In the Spring of 1980 I sat in on Dave Hanson's graduate class that went through the Unix Version 6 source code (using the Lion's book). At the same time I was doing my graduate research in image processing at the Univ. of Arizona, and the Digital Image Analysis Lab (DIAL) had a PDP-11/70 that my advisor (Bob Hunt) let me run Unix on in the evenings. First I had to find a version of Unix that would boot on an 11/70 with an RM03 disk (the release tape from Bell Labs did not boot on this disk, because they didn't have any). I remember going to Dave Hanson's office to ask him. He didn't know of such a boot tape, but turned around to his terminal and typed out a quick email to Dennis Ritchie, asking him. This was 1980, and my first experience with email. The message went out that night (uucp, when the phone rates were the lowest), and we had an answer the next day. No luck at Bell Labs. I then went to the Usenix meeting in February 1980 in Boulder and found a person there who would send me a bootable tape for an 11/70 and an RM03: it was Brian Harvey from Lincoln-Sudbury Regional High School in Massachusetts, the logo wizard. Around this same time at Kitt Peak we started buying some VAXes, and the battle was whether to run VMS or Unix on them. We ended up with both, but it was clear to me that given a choice, Unix was the programming environment that I wanted to work with.

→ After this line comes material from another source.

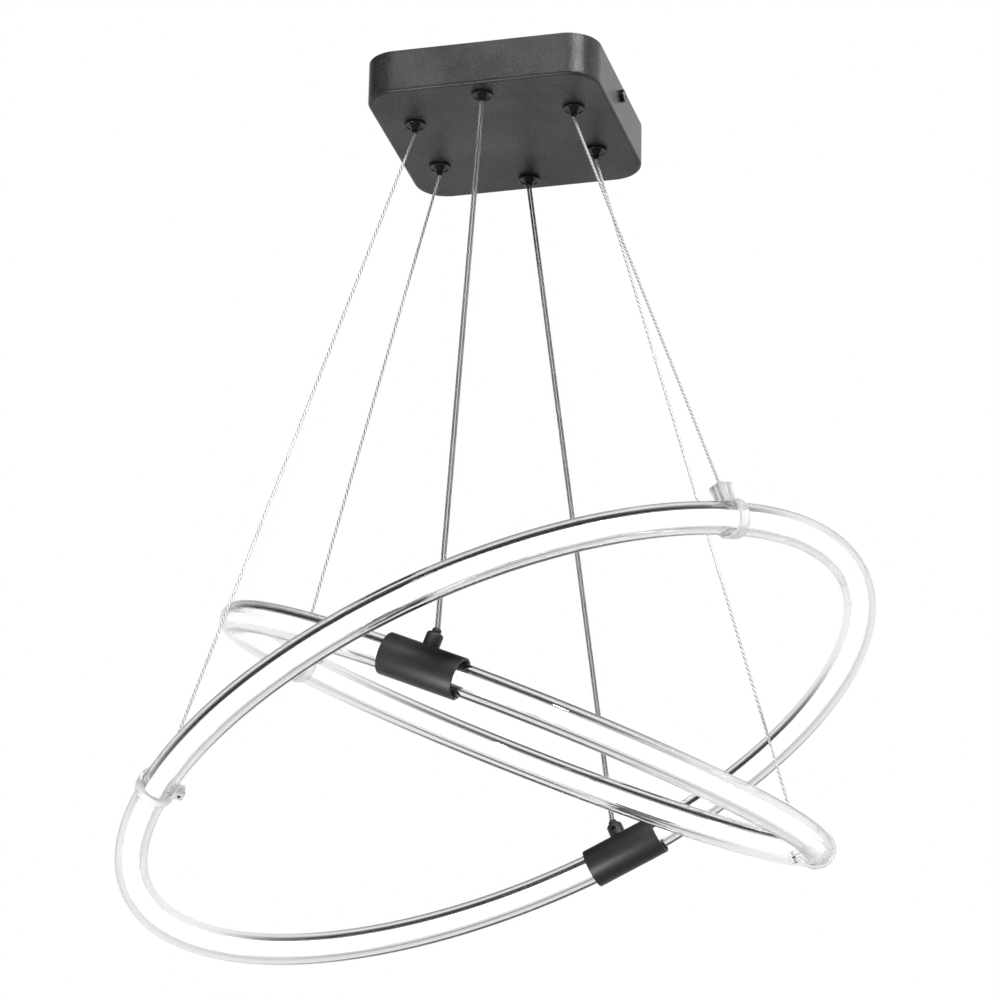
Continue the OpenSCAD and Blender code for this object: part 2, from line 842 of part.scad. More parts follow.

In 1982 I finished my Ph.D. For a few months prior finishing my dissertation a friend who had been a professor of mine at the Univ. of Arizona, but had left to join a health care startup in Connecticut, kept calling me at Kitt Peak with Unix questions. They were considering doing all software development at the startup in C under Unix. He finally said he was tired of calling me all the time, and would I like to move to Connecticut and lead up their software team. My wife agreed, so in December of 1982 I turned in the final copy of my dissertation on a Wednesday, the packers came and packed the house on Thursday, they loaded the moving van Friday, and we left Tucson on Saturday. The next 8 years were spent working in New Haven for Health Systems International, which was lots of fun, but that's another story.